A lot of printers complain about the cost of energy, for example, but they don’t do anything to try to alleviate that cost. Just investing a little bit of time can be enough to bring to light small changes that can make a big difference."


COMMENT
Very often conversations I have with companies start with the question: ‘Not another standard! Why do I need another hoop to jump through?’ So why do businesses continue to go through the process of certification? There are a multitude of reasons why this is the case and can generally be split into two main areas. The first is fundamentally customer led: to try and improve the business, to support a marketing drive or because of the request of a major customer.
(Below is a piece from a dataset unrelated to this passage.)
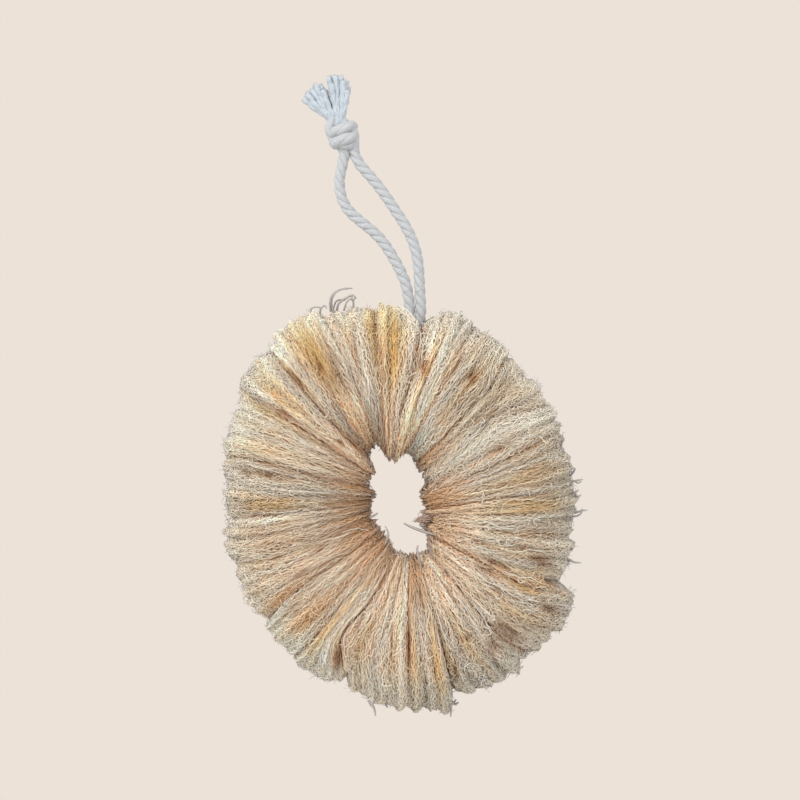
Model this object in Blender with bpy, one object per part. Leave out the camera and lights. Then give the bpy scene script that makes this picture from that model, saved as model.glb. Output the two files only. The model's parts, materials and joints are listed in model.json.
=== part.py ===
"""Loofah ring body brush: slices of dried loofah threaded on one cotton cord.

The cord runs once round the ring through a hole in every slice. Its two ends
leave side by side at the top, spread into an eye for a hook, and are tied in a
knot. Beyond the knot each end is combed out into a tassel.

Frame, in metres: +Z up, the ring's face looks along -Y, left is -X, and the
origin is the crotch under the knot, where a hook bears when the brush hangs.
"""

import math

import bmesh
import bpy
from mathutils import Matrix, Vector

for old in list(bpy.data.objects):
    bpy.data.objects.remove(old, do_unlink=True)

MM = 0.001

# ---- cord and ring dimensions ---------------------------------------------
CORD_R = 2.3 * MM
BORE_R = 2.85 * MM  # hole through each slice for the cord

RING_X, RING_Z = 21.6 * MM, -152.0 * MM  # centre of the ring
OUT_MEAN, OUT_OVAL = 83.6 * MM, 6.5 * MM  # outer radius and how oval it is
OUT_TILT = math.radians(110.5)  # direction of the ring's long axis
HOLE_LONG, HOLE_SHORT = 24.5 * MM, 12.0 * MM  # half-axes of the finger hole
HOLE_TILT = math.radians(112.0)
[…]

The second is often a result of legislation to which businesses need to comply.

Whatever the motivation, whether it’s pressure from customers or government, if the standard is implemented well and adopted by staff as a whole, businesses will notice better working practice, reduced waste and other benefits.

What has historically been difficult, however, is the ability to quantify these benefits. Part of the ISO 14001 standard requires companies to gather certain data, so they are able to put a numerical value to, for example, various types of waste and take appropriate action. What a business improvement project aims to do is to enable firms to measure the success of what has been done and identify areas that should be tackled next.

The Eco Management and Audit Scheme (EMAS) addresses this: by adding the continuous improvement side, it supports and challenges companies to identify areas that can still be worked on.

Mastercolour did not sit back on the initial benefits that it gained due to implementation of ISO 14001. To its credit and, as the article shows, benefit, it invested significantly in the EMAS to improve its environmental credentials to an even greater degree.

As companies hear more about this scheme and it becomes more widely understood, my response to the question I mentioned at the start would be ‘don’t just implement another standard, but use this scheme to get the most out of the standard you already have’.